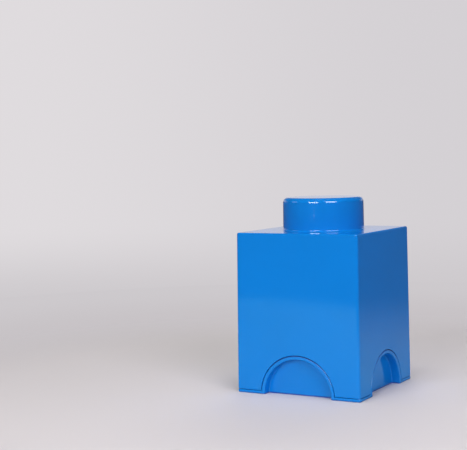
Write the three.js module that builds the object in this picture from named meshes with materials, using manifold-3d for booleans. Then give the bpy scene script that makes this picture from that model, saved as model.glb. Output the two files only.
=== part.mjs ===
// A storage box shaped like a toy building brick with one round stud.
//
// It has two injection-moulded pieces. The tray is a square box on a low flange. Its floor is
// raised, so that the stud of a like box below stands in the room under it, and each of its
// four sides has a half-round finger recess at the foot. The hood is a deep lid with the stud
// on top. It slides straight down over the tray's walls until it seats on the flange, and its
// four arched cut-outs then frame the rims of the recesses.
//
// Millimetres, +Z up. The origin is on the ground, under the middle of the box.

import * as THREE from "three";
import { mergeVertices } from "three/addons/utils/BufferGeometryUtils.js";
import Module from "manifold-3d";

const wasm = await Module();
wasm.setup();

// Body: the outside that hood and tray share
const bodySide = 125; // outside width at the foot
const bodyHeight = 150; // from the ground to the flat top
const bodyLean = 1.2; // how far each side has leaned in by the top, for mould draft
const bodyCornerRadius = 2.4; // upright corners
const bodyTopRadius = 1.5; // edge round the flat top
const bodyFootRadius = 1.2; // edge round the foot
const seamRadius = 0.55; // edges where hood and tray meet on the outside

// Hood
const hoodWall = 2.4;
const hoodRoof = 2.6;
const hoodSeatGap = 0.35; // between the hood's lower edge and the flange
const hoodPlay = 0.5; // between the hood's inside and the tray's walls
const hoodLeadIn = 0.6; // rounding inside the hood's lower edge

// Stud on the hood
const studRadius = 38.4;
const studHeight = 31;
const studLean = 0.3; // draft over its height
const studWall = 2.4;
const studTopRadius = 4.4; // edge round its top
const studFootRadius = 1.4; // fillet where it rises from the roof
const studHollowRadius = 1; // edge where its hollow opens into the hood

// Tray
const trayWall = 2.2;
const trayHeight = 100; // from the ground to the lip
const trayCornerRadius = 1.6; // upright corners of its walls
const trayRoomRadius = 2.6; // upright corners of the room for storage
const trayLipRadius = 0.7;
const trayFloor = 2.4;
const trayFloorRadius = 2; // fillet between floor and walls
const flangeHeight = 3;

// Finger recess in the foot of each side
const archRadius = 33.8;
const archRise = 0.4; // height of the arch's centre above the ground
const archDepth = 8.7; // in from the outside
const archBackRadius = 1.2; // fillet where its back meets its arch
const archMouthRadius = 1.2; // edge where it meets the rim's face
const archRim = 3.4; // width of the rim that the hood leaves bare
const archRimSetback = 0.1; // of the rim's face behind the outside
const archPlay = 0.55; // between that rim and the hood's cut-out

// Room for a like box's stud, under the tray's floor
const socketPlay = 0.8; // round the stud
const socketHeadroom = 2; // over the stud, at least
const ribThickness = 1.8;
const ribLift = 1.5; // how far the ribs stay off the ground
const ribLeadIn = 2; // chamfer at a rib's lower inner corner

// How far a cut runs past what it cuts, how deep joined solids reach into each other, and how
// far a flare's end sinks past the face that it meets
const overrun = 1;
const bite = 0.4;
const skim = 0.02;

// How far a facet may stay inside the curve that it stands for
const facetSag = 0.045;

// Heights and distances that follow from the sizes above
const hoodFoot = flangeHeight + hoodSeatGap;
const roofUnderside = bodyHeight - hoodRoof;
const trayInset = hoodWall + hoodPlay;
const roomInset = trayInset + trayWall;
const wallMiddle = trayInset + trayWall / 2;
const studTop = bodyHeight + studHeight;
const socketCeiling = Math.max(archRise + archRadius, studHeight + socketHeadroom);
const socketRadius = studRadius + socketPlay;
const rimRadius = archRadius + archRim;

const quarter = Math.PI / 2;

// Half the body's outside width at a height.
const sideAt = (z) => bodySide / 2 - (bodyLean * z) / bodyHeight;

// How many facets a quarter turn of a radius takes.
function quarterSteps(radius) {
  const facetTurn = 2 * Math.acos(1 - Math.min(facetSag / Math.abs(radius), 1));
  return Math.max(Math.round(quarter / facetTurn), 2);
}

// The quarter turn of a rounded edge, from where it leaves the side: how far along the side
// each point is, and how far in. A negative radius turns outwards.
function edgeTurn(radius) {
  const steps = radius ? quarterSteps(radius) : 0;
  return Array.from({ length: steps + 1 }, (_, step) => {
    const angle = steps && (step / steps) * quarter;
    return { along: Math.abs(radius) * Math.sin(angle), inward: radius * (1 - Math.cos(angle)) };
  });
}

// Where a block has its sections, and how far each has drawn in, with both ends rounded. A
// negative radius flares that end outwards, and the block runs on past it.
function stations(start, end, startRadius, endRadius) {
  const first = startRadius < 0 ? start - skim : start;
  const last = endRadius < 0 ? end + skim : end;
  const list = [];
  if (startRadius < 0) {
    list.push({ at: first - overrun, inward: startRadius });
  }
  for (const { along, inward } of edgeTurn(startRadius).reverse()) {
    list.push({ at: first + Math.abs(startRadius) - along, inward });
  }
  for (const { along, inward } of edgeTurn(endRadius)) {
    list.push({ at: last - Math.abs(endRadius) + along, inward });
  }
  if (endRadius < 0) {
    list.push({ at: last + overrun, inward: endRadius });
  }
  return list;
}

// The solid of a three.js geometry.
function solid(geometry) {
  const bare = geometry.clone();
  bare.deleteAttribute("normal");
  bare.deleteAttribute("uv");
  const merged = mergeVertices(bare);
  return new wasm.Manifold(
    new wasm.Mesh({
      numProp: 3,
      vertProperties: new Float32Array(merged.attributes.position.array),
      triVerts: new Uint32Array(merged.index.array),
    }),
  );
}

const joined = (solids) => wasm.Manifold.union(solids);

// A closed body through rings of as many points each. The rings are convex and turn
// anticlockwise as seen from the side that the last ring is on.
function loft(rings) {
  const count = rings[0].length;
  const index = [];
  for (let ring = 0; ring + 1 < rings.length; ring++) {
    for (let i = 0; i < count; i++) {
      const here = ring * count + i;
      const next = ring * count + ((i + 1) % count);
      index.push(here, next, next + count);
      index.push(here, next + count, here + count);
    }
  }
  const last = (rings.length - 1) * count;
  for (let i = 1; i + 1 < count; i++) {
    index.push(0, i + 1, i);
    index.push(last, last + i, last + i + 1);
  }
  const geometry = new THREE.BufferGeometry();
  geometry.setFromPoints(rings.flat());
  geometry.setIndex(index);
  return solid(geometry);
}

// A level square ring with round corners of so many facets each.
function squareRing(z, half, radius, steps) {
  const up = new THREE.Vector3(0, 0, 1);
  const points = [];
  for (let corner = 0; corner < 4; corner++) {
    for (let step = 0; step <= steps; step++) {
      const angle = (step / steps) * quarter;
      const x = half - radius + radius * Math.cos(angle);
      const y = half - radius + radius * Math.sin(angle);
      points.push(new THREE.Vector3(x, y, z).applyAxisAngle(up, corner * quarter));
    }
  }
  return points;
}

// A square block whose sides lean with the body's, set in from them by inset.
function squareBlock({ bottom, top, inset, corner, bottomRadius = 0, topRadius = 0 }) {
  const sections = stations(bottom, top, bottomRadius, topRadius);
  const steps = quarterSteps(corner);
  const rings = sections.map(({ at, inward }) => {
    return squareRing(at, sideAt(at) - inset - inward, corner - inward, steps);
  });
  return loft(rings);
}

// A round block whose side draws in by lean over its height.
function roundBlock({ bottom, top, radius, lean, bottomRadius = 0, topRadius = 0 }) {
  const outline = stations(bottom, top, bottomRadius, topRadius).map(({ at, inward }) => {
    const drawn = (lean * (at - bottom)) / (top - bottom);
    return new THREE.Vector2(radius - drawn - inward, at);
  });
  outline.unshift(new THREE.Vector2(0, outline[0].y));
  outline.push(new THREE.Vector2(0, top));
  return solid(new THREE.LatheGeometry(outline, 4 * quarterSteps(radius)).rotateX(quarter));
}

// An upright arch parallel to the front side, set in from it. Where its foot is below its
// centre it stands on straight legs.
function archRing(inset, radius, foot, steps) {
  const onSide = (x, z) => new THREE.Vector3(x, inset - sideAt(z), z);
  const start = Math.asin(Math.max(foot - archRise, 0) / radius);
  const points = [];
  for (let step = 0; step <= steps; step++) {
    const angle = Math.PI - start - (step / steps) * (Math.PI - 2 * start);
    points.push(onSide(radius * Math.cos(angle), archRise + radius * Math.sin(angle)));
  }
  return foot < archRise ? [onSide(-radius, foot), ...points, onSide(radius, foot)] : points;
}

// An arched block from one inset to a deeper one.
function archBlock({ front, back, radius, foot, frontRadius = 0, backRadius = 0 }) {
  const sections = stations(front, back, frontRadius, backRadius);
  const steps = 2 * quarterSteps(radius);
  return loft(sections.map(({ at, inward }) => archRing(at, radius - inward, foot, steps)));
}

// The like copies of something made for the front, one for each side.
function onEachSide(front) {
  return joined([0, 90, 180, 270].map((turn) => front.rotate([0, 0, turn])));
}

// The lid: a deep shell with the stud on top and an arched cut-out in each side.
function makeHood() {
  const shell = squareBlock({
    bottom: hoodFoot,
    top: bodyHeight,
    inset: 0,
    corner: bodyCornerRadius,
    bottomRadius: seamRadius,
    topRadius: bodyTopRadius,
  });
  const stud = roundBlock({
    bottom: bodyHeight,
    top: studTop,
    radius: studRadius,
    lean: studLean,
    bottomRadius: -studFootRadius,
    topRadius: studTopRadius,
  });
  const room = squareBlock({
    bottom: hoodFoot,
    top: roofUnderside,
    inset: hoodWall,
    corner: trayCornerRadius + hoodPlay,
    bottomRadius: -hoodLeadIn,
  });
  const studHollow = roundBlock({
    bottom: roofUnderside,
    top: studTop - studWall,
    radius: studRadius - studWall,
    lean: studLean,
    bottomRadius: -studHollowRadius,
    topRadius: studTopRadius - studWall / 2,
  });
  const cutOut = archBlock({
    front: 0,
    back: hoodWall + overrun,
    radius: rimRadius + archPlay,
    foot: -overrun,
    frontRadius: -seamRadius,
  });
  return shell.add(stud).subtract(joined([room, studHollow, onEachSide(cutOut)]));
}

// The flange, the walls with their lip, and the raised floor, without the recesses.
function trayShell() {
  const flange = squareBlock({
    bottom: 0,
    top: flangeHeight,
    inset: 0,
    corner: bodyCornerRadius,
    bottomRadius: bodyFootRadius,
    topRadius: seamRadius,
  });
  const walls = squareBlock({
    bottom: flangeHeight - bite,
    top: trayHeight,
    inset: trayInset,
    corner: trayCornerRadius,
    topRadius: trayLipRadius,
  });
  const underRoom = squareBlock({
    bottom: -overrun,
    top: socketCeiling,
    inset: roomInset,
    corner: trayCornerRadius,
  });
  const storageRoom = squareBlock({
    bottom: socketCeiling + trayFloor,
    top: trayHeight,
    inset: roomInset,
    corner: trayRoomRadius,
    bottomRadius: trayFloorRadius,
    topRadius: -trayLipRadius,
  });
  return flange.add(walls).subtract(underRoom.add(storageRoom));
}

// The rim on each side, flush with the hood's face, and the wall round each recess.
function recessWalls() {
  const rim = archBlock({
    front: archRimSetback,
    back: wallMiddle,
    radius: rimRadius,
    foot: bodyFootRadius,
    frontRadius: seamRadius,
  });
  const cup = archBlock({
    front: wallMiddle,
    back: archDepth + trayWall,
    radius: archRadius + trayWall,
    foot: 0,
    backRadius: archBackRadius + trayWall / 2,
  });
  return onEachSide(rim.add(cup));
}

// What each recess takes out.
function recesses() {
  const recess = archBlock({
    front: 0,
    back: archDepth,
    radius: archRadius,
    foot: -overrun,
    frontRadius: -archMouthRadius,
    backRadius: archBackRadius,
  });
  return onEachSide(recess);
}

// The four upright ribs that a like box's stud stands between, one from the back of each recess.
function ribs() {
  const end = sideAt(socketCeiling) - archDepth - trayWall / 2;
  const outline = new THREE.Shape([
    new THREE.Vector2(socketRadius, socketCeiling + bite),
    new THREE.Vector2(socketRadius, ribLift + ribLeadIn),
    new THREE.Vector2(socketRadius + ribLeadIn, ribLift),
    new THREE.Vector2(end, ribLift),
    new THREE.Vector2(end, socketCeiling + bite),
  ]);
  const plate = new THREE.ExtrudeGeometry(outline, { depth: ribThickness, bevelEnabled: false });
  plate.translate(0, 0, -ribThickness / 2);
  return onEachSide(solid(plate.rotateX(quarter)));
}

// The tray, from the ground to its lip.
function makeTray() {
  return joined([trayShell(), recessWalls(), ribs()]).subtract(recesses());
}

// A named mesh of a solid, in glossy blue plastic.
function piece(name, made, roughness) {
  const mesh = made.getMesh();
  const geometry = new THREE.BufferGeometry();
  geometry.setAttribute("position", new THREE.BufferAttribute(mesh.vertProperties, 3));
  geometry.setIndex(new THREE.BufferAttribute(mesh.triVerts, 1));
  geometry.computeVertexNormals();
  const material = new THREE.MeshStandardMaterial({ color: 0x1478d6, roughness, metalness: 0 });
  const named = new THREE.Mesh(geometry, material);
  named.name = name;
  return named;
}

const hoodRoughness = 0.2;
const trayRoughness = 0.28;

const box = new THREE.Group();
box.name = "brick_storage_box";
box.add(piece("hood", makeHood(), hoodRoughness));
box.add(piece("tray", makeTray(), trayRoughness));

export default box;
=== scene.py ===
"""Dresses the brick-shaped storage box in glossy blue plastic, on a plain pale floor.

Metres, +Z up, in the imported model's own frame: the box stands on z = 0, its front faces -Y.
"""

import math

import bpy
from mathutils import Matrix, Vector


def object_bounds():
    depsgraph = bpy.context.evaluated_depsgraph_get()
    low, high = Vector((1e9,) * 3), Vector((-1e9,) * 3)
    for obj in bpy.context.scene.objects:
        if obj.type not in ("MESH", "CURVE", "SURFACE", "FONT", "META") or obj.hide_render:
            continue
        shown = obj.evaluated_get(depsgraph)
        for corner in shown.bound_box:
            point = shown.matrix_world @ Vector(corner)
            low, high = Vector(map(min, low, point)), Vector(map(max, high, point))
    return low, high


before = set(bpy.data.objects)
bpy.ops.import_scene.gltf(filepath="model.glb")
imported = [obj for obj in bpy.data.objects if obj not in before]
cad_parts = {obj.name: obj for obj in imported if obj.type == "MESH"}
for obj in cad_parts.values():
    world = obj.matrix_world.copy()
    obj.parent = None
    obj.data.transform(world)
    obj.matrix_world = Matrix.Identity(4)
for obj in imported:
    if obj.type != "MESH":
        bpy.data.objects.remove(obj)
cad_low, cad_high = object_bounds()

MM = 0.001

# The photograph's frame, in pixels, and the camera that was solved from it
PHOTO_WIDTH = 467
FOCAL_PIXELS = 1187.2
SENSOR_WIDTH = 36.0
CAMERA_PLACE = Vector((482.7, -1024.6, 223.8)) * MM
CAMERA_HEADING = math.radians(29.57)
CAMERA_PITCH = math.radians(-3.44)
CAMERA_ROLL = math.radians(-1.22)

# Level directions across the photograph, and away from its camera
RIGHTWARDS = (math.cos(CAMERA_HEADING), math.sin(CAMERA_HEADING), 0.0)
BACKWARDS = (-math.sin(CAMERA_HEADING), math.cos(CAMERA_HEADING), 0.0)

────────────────

→ YOUR TASK
Starting at the line that holds "const hoodRoughness = 0.2;", copy each line exactly and stop after the line that holds "world = obj.matrix_world.copy()".

→ REPLY
const hoodRoughness = 0.2;
const trayRoughness = 0.28;

const box = new THREE.Group();
box.name = "brick_storage_box";
box.add(piece("hood", makeHood(), hoodRoughness));
box.add(piece("tray", makeTray(), trayRoughness));

export default box;
=== scene.py ===
"""Dresses the brick-shaped storage box in glossy blue plastic, on a plain pale floor.

Metres, +Z up, in the imported model's own frame: the box stands on z = 0, its front faces -Y.
"""

import math

import bpy
from mathutils import Matrix, Vector


def object_bounds():
    depsgraph = bpy.context.evaluated_depsgraph_get()
    low, high = Vector((1e9,) * 3), Vector((-1e9,) * 3)
    for obj in bpy.context.scene.objects:
        if obj.type not in ("MESH", "CURVE", "SURFACE", "FONT", "META") or obj.hide_render:
            continue
        shown = obj.evaluated_get(depsgraph)
        for corner in shown.bound_box:
            point = shown.matrix_world @ Vector(corner)
            low, high = Vector(map(min, low, point)), Vector(map(max, high, point))
    return low, high


before = set(bpy.data.objects)
bpy.ops.import_scene.gltf(filepath="model.glb")
imported = [obj for obj in bpy.data.objects if obj not in before]
cad_parts = {obj.name: obj for obj in imported if obj.type == "MESH"}
for obj in cad_parts.values():
    world = obj.matrix_world.copy()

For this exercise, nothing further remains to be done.